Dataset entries
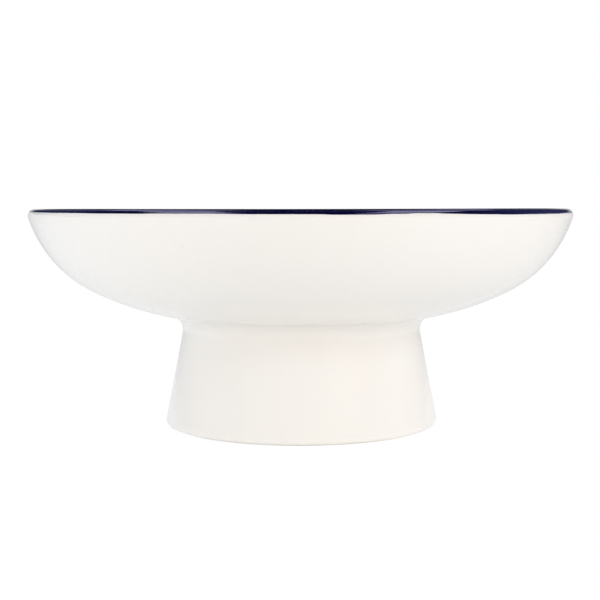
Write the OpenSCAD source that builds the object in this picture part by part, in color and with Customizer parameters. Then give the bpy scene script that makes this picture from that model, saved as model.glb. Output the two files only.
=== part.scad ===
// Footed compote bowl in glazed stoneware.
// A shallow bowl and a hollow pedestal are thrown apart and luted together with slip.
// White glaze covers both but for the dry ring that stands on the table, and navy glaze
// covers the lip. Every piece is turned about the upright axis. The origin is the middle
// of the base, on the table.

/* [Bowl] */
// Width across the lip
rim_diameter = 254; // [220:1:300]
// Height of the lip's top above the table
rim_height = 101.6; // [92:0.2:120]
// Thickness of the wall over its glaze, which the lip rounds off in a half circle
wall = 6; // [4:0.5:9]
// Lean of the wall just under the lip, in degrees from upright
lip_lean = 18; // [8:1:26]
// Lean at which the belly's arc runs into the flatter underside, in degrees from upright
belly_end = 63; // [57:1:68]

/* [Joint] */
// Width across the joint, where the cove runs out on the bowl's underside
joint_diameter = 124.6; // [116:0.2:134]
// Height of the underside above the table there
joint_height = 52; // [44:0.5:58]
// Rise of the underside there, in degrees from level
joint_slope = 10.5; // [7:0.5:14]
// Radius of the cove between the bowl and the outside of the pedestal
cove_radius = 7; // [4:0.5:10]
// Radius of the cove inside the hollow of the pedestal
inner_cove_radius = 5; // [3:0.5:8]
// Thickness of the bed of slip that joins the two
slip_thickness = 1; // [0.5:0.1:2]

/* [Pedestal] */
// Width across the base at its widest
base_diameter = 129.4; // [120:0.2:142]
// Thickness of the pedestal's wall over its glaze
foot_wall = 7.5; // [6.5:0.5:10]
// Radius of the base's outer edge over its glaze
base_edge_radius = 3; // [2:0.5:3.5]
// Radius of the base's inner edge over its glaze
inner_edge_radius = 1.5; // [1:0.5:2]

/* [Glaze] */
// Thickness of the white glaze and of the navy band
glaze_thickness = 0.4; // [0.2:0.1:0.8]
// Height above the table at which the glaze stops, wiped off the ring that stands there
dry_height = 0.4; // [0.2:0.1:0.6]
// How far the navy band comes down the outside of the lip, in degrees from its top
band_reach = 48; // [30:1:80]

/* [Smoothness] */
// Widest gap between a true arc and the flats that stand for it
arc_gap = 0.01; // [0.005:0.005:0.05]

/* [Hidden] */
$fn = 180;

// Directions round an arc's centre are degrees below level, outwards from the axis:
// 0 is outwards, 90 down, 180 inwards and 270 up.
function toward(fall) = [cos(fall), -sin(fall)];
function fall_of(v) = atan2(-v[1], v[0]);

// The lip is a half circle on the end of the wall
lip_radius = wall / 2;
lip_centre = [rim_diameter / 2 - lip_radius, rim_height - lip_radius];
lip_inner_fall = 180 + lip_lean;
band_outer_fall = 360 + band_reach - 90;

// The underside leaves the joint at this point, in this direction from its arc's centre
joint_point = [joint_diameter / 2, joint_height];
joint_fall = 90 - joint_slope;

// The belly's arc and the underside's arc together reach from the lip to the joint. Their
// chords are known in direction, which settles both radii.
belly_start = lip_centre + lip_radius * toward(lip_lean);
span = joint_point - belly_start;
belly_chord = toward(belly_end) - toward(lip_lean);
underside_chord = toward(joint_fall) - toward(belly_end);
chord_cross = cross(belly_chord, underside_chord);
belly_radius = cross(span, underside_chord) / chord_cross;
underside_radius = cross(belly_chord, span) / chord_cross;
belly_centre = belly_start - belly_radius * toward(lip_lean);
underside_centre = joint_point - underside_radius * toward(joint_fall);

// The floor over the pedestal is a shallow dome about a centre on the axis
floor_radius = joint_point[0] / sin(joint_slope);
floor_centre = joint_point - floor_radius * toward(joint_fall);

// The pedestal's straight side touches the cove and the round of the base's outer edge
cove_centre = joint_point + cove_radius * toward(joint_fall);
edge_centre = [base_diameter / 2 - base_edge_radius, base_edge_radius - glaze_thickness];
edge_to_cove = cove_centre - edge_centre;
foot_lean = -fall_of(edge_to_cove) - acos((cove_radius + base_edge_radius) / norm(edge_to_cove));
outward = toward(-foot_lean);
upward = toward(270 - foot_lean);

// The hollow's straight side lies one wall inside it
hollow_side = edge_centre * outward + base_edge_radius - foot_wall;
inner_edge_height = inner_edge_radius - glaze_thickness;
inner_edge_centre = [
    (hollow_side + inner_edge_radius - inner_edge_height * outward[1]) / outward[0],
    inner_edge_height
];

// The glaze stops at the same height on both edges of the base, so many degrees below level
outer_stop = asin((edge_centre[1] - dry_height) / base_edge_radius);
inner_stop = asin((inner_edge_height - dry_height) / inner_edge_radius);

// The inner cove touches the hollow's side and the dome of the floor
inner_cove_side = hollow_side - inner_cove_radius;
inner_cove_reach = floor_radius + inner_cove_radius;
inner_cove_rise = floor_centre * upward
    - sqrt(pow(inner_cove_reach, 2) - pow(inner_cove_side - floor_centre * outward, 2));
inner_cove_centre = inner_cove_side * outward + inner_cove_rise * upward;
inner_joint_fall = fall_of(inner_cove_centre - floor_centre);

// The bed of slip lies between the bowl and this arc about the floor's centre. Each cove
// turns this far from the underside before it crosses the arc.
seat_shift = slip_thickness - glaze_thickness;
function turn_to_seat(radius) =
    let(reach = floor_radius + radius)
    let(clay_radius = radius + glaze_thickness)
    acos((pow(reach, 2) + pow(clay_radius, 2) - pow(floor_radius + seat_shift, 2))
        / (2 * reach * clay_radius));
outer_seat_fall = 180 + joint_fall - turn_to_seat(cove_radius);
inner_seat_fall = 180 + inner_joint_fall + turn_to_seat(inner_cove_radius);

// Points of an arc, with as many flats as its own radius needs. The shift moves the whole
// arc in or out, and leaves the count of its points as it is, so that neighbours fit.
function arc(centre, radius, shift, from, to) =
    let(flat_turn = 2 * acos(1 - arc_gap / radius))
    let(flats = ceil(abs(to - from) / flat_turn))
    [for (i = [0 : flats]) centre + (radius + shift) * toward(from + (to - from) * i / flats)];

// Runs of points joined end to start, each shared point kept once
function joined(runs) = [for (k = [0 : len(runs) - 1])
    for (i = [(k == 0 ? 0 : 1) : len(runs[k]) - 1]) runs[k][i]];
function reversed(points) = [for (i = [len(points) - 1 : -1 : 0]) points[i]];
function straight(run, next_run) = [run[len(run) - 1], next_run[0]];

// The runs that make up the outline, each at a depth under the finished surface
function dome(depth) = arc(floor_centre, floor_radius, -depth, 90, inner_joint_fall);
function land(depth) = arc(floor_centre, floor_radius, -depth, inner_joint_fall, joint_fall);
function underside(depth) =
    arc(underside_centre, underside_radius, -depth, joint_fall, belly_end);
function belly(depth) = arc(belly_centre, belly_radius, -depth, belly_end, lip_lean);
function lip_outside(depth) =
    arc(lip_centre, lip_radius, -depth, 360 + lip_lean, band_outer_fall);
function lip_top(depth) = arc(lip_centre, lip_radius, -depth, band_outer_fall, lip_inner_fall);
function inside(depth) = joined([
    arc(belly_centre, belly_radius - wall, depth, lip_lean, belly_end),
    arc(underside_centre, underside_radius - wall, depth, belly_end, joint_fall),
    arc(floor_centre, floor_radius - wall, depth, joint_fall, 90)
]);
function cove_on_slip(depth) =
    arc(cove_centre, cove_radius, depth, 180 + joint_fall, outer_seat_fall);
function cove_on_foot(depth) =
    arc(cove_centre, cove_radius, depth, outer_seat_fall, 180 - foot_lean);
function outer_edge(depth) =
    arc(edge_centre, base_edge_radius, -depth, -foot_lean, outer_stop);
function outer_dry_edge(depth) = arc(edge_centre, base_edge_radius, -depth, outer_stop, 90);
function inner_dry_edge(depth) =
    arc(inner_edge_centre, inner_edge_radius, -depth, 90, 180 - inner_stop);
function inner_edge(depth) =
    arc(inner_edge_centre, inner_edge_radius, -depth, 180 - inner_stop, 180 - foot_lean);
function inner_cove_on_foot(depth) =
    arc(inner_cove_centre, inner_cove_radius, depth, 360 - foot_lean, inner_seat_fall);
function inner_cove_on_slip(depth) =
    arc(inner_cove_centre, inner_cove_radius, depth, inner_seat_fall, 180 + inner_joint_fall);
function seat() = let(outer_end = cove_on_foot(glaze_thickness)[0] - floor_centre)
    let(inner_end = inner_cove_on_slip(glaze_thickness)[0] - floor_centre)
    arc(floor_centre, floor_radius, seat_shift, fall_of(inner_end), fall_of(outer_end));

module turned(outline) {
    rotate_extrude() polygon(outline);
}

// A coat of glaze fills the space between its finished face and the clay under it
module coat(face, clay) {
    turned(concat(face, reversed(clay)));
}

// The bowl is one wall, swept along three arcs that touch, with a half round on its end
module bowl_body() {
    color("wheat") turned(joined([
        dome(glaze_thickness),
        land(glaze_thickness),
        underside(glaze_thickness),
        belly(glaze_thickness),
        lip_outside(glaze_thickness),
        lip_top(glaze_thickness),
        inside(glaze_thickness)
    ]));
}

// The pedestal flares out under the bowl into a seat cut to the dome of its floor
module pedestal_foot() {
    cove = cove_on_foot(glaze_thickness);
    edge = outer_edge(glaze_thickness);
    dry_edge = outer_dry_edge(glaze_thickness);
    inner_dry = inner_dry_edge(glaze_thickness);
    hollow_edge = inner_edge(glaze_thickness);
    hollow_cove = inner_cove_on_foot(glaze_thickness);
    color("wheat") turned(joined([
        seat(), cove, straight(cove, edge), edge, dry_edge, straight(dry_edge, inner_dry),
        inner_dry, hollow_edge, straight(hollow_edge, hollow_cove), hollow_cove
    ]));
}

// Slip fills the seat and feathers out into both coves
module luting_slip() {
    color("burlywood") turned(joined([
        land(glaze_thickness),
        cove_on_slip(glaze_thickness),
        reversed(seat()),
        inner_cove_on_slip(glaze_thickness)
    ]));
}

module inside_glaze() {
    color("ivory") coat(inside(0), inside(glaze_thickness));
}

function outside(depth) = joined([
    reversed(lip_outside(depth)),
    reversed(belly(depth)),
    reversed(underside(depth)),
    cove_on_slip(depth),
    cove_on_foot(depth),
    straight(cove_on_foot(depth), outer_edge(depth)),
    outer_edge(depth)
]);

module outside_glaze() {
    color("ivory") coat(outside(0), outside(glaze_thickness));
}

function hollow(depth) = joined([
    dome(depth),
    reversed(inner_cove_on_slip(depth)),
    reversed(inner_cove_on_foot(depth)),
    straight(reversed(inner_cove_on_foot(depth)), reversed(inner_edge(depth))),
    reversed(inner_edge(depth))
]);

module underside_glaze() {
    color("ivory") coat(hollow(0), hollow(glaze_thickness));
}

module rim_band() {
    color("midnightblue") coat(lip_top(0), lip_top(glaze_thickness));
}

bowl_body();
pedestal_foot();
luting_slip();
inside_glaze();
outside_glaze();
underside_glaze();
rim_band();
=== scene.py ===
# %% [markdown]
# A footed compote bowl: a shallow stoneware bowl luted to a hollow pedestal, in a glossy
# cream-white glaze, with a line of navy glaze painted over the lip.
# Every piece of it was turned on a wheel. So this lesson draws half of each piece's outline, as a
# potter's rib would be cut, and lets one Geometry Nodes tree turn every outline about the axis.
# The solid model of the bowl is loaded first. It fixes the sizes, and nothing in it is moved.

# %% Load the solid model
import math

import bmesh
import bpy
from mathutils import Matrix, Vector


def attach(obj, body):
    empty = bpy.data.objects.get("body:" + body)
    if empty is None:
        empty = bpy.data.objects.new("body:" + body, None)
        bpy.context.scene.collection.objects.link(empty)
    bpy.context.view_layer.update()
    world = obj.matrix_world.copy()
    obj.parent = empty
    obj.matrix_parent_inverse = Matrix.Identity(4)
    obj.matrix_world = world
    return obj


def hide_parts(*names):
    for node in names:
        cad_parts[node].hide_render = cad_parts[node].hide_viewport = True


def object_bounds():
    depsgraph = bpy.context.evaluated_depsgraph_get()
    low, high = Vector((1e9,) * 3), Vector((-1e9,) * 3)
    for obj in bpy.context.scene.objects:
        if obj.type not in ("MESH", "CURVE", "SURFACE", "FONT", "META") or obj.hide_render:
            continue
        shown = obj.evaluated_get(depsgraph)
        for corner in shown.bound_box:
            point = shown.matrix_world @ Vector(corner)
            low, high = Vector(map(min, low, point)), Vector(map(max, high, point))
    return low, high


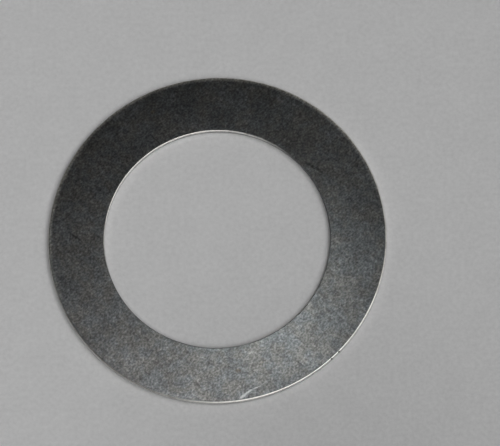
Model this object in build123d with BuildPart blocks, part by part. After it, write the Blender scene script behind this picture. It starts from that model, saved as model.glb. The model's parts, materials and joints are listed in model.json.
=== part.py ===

#### Exercise prompt:
Starting at the line that contains "bowl_body();" and stopping at the line that contains "cad_parts[node].hide_render = cad_parts[node].hide_viewport", transcribe the lines exactly; both boundary lines are to be included.

#### Completed exercise:
bowl_body();
pedestal_foot();
luting_slip();
inside_glaze();
outside_glaze();
underside_glaze();
rim_band();
=== scene.py ===
# %% [markdown]
# A footed compote bowl: a shallow stoneware bowl luted to a hollow pedestal, in a glossy
# cream-white glaze, with a line of navy glaze painted over the lip.
# Every piece of it was turned on a wheel. So this lesson draws half of each piece's outline, as a
# potter's rib would be cut, and lets one Geometry Nodes tree turn every outline about the axis.
# The solid model of the bowl is loaded first. It fixes the sizes, and nothing in it is moved.

# %% Load the solid model
import math

import bmesh
import bpy
from mathutils import Matrix, Vector


def attach(obj, body):
    empty = bpy.data.objects.get("body:" + body)
    if empty is None:
        empty = bpy.data.objects.new("body:" + body, None)
        bpy.context.scene.collection.objects.link(empty)
    bpy.context.view_layer.update()
    world = obj.matrix_world.copy()
    obj.parent = empty
    obj.matrix_parent_inverse = Matrix.Identity(4)
    obj.matrix_world = world
    return obj


def hide_parts(*names):
    for node in names:
        cad_parts[node].hide_render = cad_parts[node].hide_viewport = True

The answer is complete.